Chris Meyers writes in with this question:
Why does the USMC need fixed wing attack aviation? I understand the need for rotary wing aviation, the V-22, and cargo lift such as the C-130, but why F/A-18s and Harriers? Aren't the Air Force and Navy currently serving the CAS role competently? Couldn't we use American taxpayer dollars more wisely towards our National Security Strategy or just save the billions of dollars in order to balance our annual budget deficit (and therefore strengthen the value of the US dollar and improve our national security through that front)?
Our inimitable Bill Sweetman replies:
Or, as I have heard it expressed: The United States has an Air Force, an Army and a Navy. The Navy and the Army have their own air forces. The Navy has its own army. But why does the Navy's army need its own air force?
The formal answer is that the Marines have a unique role as a mobile, integrated force that can move into a crisis area, wait offshore if necessary and then land and engage the enemy with no support from other forces. To do this, their forces are carried on ships. They are equipped with land fighting vehicles; transport helicopters, hovercraft and amphibious vehicles to get troops and machinery ashore; and armed helicopters and fighters to provide close air support and air defense for the troops once they are on shore. Apart from the ships, all this hardware belongs to the Marines (is "organic", in Milspeak) because they fight and train together.
This makes pretty good sense up to and including the helicopters. Yes, the Army uses transport and attack helicopters, but there are unique aspects involved when helicopters are "marinized" - such as powered blade folding and corrosion protection - so an Army helicopter and a Marine helicopter are never quite the same.
But fighters? If the Marines need fixed-wing CAS, why don't they call their buddies in the Navy and have them send a carrier? After all, this is not the Cold War and the carriers are not out there trying to stop Backfires in the North Atlantic.

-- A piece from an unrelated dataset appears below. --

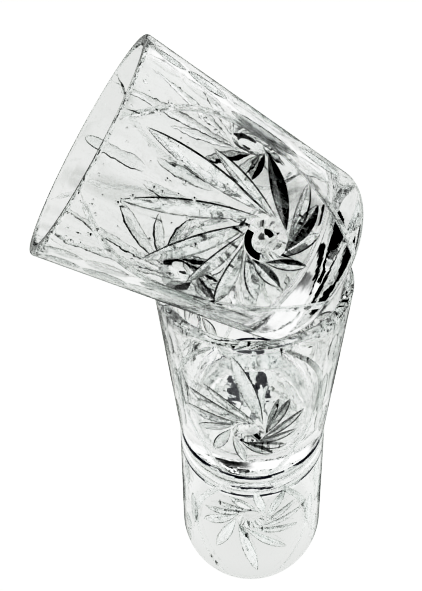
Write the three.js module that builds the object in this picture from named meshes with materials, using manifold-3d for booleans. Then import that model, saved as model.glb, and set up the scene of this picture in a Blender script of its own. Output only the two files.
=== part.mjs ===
// A stack of cut-crystal tumblers, modelled in millimetres with +Z up.
// One tumbler stands on its rim, the next stands upright on it, base to base, and the last lies
// tipped in the upright one's mouth. All of them are the same glass, turned three ways.
import * as THREE from "three";
import { mergeVertices } from "three/addons/utils/BufferGeometryUtils.js";
import Module from "manifold-3d";

const wasm = await Module();
wasm.setup();

// ---------- Driving dimensions ----------
const HEIGHT = 95;
const RIM_RADIUS = 41.1;
const BASE_RADIUS = 36.9; // where the straight flare of the outer wall meets the base plane
const BASE_CORNER = 5.5;
const RIM_WALL = 4;
const FLOOR_WALL = 5;
const FLOOR_THICKNESS = 15;
const FLOOR_CORNER = 5;
const RIM_ROUND = 1.2; // the rim's inner and outer edges; the flat between them is what it stands on
const PUNT_RADIUS = 30.5; // shallow dome under the base, which leaves a flat foot ring round it
const PUNT_DEPTH = 0.8;

// The cut pattern: pinwheel panels round the wall, with upright olive cuts between them.
const PANELS = 3;
const BLADES = 12;
const RING_RADIUS = 7; // the blades leave this circle along its tangents
const OVAL_HALF_WIDTH = 33; // the blades' tips lie on an oval that reaches further up than down
const OVAL_TOP = 49;
const OVAL_BOTTOM = 23;
const BLADE_HALF_WIDTH = 2.4;
const BLADE_DEPTH = 1.3;
const LENS_RADIUS = 4.6; // the round hollow in the middle of each pinwheel
const LENS_DEPTH = 0.9;
const OLIVE_HALF_WIDTH = 2.8;
const OLIVE_DEPTH = 1.2;
const OLIVE_COLUMN_OFFSET = 6; // degrees each side of the middle between two panels
const OLIVE_ROWS = [
  { low: 28, high: 50 },
  { low: 44, high: 69 },
];

// The stack: how high each pinwheel sits above its own base, and which way it faces.
const STACK_GAP = 0.3;
const STACK_AXIS_X = 19.6; // puts the middle of the whole stack's footprint on the origin
const INVERTED = { panelHeight: 32.5, spin: 96 };
const STANDING = { panelHeight: 40.5, spin: -98.4 };
const TIPPED = { panelHeight: 37, spin: -63.2 };
const TIP_ANGLE = 54.7; // degrees that the tipped glass leans from upright, towards -X
const TIPPED_BASE = { x: 20.5, z: 101.8 }; // its base centre, from the upright glass's base centre

const LATHE_SEGMENTS = 40;
const CORNER_STEPS = 3;

// ---------- Helpers ----------
const radians = THREE.MathUtils.degToRad;

function solidFrom(geometry) {
  const bare = geometry.clone();
  bare.deleteAttribute("normal");
  bare.deleteAttribute("uv");
  const merged = mergeVertices(bare, 1e-4);
  const vertProperties = new Float32Array(merged.getAttribute("position").array);
  const triVerts = new Uint32Array(merged.index.array);
  return new wasm.Manifold(new wasm.Mesh({ numProp: 3, vertProperties, triVerts }));
}

function geometryFrom(solid) {
  const mesh = solid.getMesh();
  const geometry = new THREE.BufferGeometry();
  geometry.setAttribute("position", new THREE.BufferAttribute(mesh.vertProperties, 3));
  geometry.setIndex(new THREE.BufferAttribute(mesh.triVerts, 1));
  const faceted = geometry.toNonIndexed();
  faceted.computeVertexNormals();
  return faceted;
}

// Points of an arc about (x, y), from one angle to another, in degrees.
function arc(x, y, radius, from, to) {
  const points = [];
  for (let step = 0; step <= CORNER_STEPS; step += 1) {
    const angle = radians(from + ((to - from) * step) / CORNER_STEPS);
    points.push(new THREE.Vector2(x + radius * Math.cos(angle), y + radius * Math.sin(angle)));
  }
  return points;
}

const outerRadius = (z) => BASE_RADIUS + ((RIM_RADIUS - BASE_RADIUS) * z) / HEIGHT;

// ---------- The blank: a turned glass before it is cut ----------
function blankProfile() {
  const outerCorner = outerRadius(BASE_CORNER) - BASE_CORNER;
  const innerRim = RIM_RADIUS - RIM_WALL;
  const innerFloor = outerRadius(FLOOR_THICKNESS) - FLOOR_WALL;
  const puntBall = (PUNT_RADIUS ** 2 + PUNT_DEPTH ** 2) / (2 * PUNT_DEPTH);
  const puntAngle = THREE.MathUtils.radToDeg(Math.asin(PUNT_RADIUS / puntBall));
  return [
    ...arc(0, PUNT_DEPTH - puntBall, puntBall, 90, 90 - puntAngle),
    ...arc(outerCorner, BASE_CORNER, BASE_CORNER, -90, 0),
    ...arc(RIM_RADIUS - RIM_ROUND, HEIGHT - RIM_ROUND, RIM_ROUND, 0, 90),
    ...arc(innerRim + RIM_ROUND, HEIGHT - RIM_ROUND, RIM_ROUND, 90, 180),
    ...arc(innerFloor - FLOOR_CORNER, FLOOR_THICKNESS + FLOOR_CORNER, FLOOR_CORNER, 0, -90),
    new THREE.Vector2(0, FLOOR_THICKNESS),
  ];
}

function blank() {
  const turned = new THREE.LatheGeometry(blankProfile(), LATHE_SEGMENTS);
  turned.rotateX(Math.PI / 2);
  return solidFrom(turned);
}

// ---------- The cuts ----------
// A point of the developed wall: across is measured round the wall from the panel's middle.
function onWall(across, up, panelAngle) {
  const angle = panelAngle + across / ((BASE_RADIUS + RIM_RADIUS) / 2);
  const radius = outerRadius(up);
  const out = new THREE.Vector3(Math.cos(angle), Math.sin(angle), 0);
  const point = out.clone().multiplyScalar(radius);
  point.z = up;
  out.z = (BASE_RADIUS - RIM_RADIUS) / HEIGHT;
  return { point, out: out.normalize() };
}

// A wheel cut: a spindle of diamond section along a straight line of the developed wall.
// Half of it is in the glass, and it runs out to a point at both ends.
function wheelCut(start, end, halfWidth, depth, panelAngle) {
  const RINGS = 3;
  const LIFT = 0.5; // the diamond's widest level, above the wall, as a share of its depth
  const positions = [];
  const at = (share) =>
    onWall(
      THREE.MathUtils.lerp(start.across, end.across, share),
      THREE.MathUtils.lerp(start.up, end.up, share),
      panelAngle,
    );
  const push = (vector) => positions.push(vector.x, vector.y, vector.z);
  push(at(0).point);
  for (let ring = 1; ring <= RINGS; ring += 1) {
    const share = ring / (RINGS + 1);
    const swell = Math.sin(Math.PI * share);
    const { point, out } = at(share);
    const along = at(share + 0.01).point.sub(at(share - 0.01).point).normalize();
    const side = new THREE.Vector3().crossVectors(out, along);
    const reach = halfWidth * swell * (1 + LIFT);
    const level = point.clone().addScaledVector(out, LIFT * depth * swell);
    push(level.clone().addScaledVector(side, reach));
    push(point.clone().addScaledVector(out, -depth * swell));
    push(level.clone().addScaledVector(side, -reach));
    push(level.clone().addScaledVector(out, depth * swell));
  }
  push(at(1).point);
  const last = 4 * RINGS + 1;
  const index = [];
  for (let corner = 0; corner < 4; corner += 1) {
    const next = (corner + 1) % 4;
    index.push(0, 1 + corner, 1 + next);
    for (let ring = 0; ring < RINGS - 1; ring += 1) {
      const here = 1 + 4 * ring;
      const beyond = here + 4;
      index.push(here + corner, beyond + next, here + next);
      index.push(here + corner, beyond + corner, beyond + next);
    }
    index.push(last, last - 4 + next, last - 4 + corner);
  }
  const geometry = new THREE.BufferGeometry();
  geometry.setAttribute("position", new THREE.Float32BufferAttribute(positions, 3));
  geometry.setIndex(index);
  return solidFrom(geometry);
}

// How far the oval lies from the pinwheel's middle in one direction.
function bladeReach(angle) {
  const lift = (OVAL_TOP - OVAL_BOTTOM) / 2;
  const halfHeight = (OVAL_TOP + OVAL_BOTTOM) / 2;
  const a = (Math.cos(angle) / OVAL_HALF_WIDTH) ** 2 + (Math.sin(angle) / halfHeight) ** 2;
  const b = (lift * Math.sin(angle)) / halfHeight ** 2;
  const c = (lift / halfHeight) ** 2 - 1;
  return (b + Math.sqrt(b * b - a * c)) / a;
}

function pinwheelCuts(panelHeight, panelAngle) {
  const cuts = [];
  for (let blade = 0; blade < BLADES; blade += 1) {
    const tipAngle = radians(94 + (360 / BLADES) * blade);
    const reach = bladeReach(tipAngle);
    const rootAngle = tipAngle - Math.acos(RING_RADIUS / reach);
    const root = {
      across: RING_RADIUS * Math.cos(rootAngle),
      up: panelHeight + RING_RADIUS * Math.sin(rootAngle),
    };
    const tip = {
      across: reach * Math.cos(tipAngle),
      up: panelHeight + reach * Math.sin(tipAngle),
    };
    cuts.push(wheelCut(root, tip, BLADE_HALF_WIDTH, BLADE_DEPTH, panelAngle));
  }
  const ballRadius = (LENS_RADIUS ** 2 + LENS_DEPTH ** 2) / (2 * LENS_DEPTH);
  const { point, out } = onWall(0, panelHeight, panelAngle);
  const middle = point.addScaledVector(out, ballRadius - LENS_DEPTH);
  const ball = new THREE.IcosahedronGeometry(ballRadius, 5);
  ball.translate(middle.x, middle.y, middle.z);
  cuts.push(solidFrom(ball));
  return cuts;
}

function oliveCuts(gapAngle) {
  const cuts = [];
  for (const side of [-1, 1]) {
    for (const row of OLIVE_ROWS) {
      const angle = gapAngle + radians(side * OLIVE_COLUMN_OFFSET);
      const low = { across: 0, up: row.low };
      const high = { across: 0, up: row.high };
      cuts.push(wheelCut(low, high, OLIVE_HALF_WIDTH, OLIVE_DEPTH, angle));
    }
  }
  return cuts;
}

// ---------- The glass ----------
function tumbler(name, placing) {
  let solid = blank();
  for (let panel = 0; panel < PANELS; panel += 1) {
    const panelAngle = radians(placing.spin + (360 / PANELS) * panel);
    const gapAngle = panelAngle + Math.PI / PANELS;
    const cuts = [...pinwheelCuts(placing.panelHeight, panelAngle), ...oliveCuts(gapAngle)];
    for (const cut of cuts) {
      solid = solid.subtract(cut);
    }
  }
  const crystal = new THREE.MeshStandardMaterial({
    color: 0xe6ebe8,
    roughness: 0.04,
    metalness: 0,
    transparent: true,
    opacity: 0.4,
  });
  const mesh = new THREE.Mesh(geometryFrom(solid), crystal);
  mesh.name = name;
  return mesh;
}

// ---------- The stack ----------
const stack = new THREE.Group();
stack.position.x = STACK_AXIS_X;

const inverted = tumbler("inverted_glass", INVERTED);
inverted.rotation.x = Math.PI;
inverted.position.z = HEIGHT;
stack.add(inverted);

const upright = new THREE.Group();
upright.position.z = HEIGHT + STACK_GAP;
stack.add(upright);
upright.add(tumbler("standing_glass", STANDING));

const tipped = tumbler("tipped_glass", TIPPED);
tipped.rotation.y = -radians(TIP_ANGLE);
tipped.position.set(TIPPED_BASE.x, 0, TIPPED_BASE.z);
upright.add(tipped);

export default stack;
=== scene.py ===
"""The looks of a stack of cut-crystal tumblers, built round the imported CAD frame. Metres, +Z up."""

import math
import random

import bpy
import numpy as np
from mathutils import Matrix, Vector


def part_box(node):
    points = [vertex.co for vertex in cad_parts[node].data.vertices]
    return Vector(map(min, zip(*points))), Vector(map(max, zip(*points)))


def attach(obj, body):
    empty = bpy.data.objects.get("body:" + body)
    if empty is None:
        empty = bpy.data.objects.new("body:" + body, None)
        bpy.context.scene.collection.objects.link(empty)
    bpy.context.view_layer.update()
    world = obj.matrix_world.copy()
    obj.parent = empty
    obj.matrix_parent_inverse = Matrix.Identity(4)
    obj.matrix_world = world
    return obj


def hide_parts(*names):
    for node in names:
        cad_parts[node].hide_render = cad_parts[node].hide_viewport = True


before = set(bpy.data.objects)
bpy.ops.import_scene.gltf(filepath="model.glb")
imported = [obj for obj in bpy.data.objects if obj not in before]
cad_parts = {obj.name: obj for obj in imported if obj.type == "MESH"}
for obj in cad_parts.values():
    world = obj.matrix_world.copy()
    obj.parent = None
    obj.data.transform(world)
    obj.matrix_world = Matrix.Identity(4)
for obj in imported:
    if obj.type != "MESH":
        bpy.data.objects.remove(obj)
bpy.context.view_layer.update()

MM = 0.001

# ---------- The glass, in millimetres, as the CAD has it ----------
low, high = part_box("standing_glass")
HEIGHT = (high.z - low.z) / MM
RIM_RADIUS = (high.x - low.x) / 2 / MM
STACK_X = (high.x + low.x) / 2 / MM
STANDING_Z = low.z / MM
BASE_RADIUS = 36.9
BASE_CORNER = 5.5
RIM_WALL = 4.0
FLOOR_WALL = 5.0
FLOOR_THICKNESS = 15.0
FLOOR_CORNER = 5.0
RIM_ROUND = 1.2
PUNT_RADIUS = 30.5
PUNT_DEPTH = 0.8
SEGMENTS = 288

TIP_ANGLE = math.radians(54.7)
TIPPED_BASE = Vector((20.5 + STACK_X, 0, 101.8 + STANDING_Z))


def outer_radius(z):
    return BASE_RADIUS + (RIM_RADIUS - BASE_RADIUS) * z / HEIGHT


# ---------- Material ----------
GLASS_IOR = 1.54
TINT_SCALE = 40
WAVE_SCALE = 90
WAVE_STRENGTH = 0.2
WAVE_HEIGHT = 0.0005  # metres
# The painted shade at grazing angles: where it starts and ends in Facing, and how dark it gets.
EDGE_START, EDGE_END, EDGE_LEVEL = 0.85, 0.99, 0.6
# PATCH_SCALE is the size of the mottling in the painted grey and dark reflections.
PATCH_SCALE = 350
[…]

The answer, of course, is Guadalcanal.
In August 1942, 11,000 Marines landed on the Japanese-held island. The day after the landing, Rear-Admiral Jack Fletcher, in command of the supporting aircraft carriers, pulled his ships back to protect them from air attack, forcing the withdrawal of transports carrying reinforcements and supplies.
Forty-five years later, a Marine program manager, on one of the study programs that led to JSF, could still complain that "when the fighting starts, the carrier disappears over the horizon – we've known that since Guadalcanal ."
As a result, the Marines have always fought to maintain their own CAS force independent of the big carriers - including the AV-8A Harrier (42 out of 110 aircraft lost in accidents) and the improved but still tricky AV-8B.
The plan is to replace these with the F-35B STOVL version of the Joint Strike Fighter. It's costing a lot of money. It's hard to calculate how much of the JSF program cost is due to STOVL, but you can certainly count a major redesign to save weight, much of the flight-test program and planned engine upgrades. In fact, if you allocated the STOVL-driven development costs across the 250-some aircraft that the Marines need, you might well discover that each Marine JSF will cost as much as an F-22. But then, the Marines are Capitol Hill's Lola - "Whatever Lola wants, Lola gets."
--Bill Sweetman
--Posted by Sean Meade
Bill,
I appreciate your comments, but at some point, isn't it like saying we should keep using elephants because they worked so well in the Punic Wars? Technology and training have come a long way and the Air Force and the Navy are definitely up to snuff with regards to CAS. I hope some Marine fixed wing pilots write in to prove me wrong.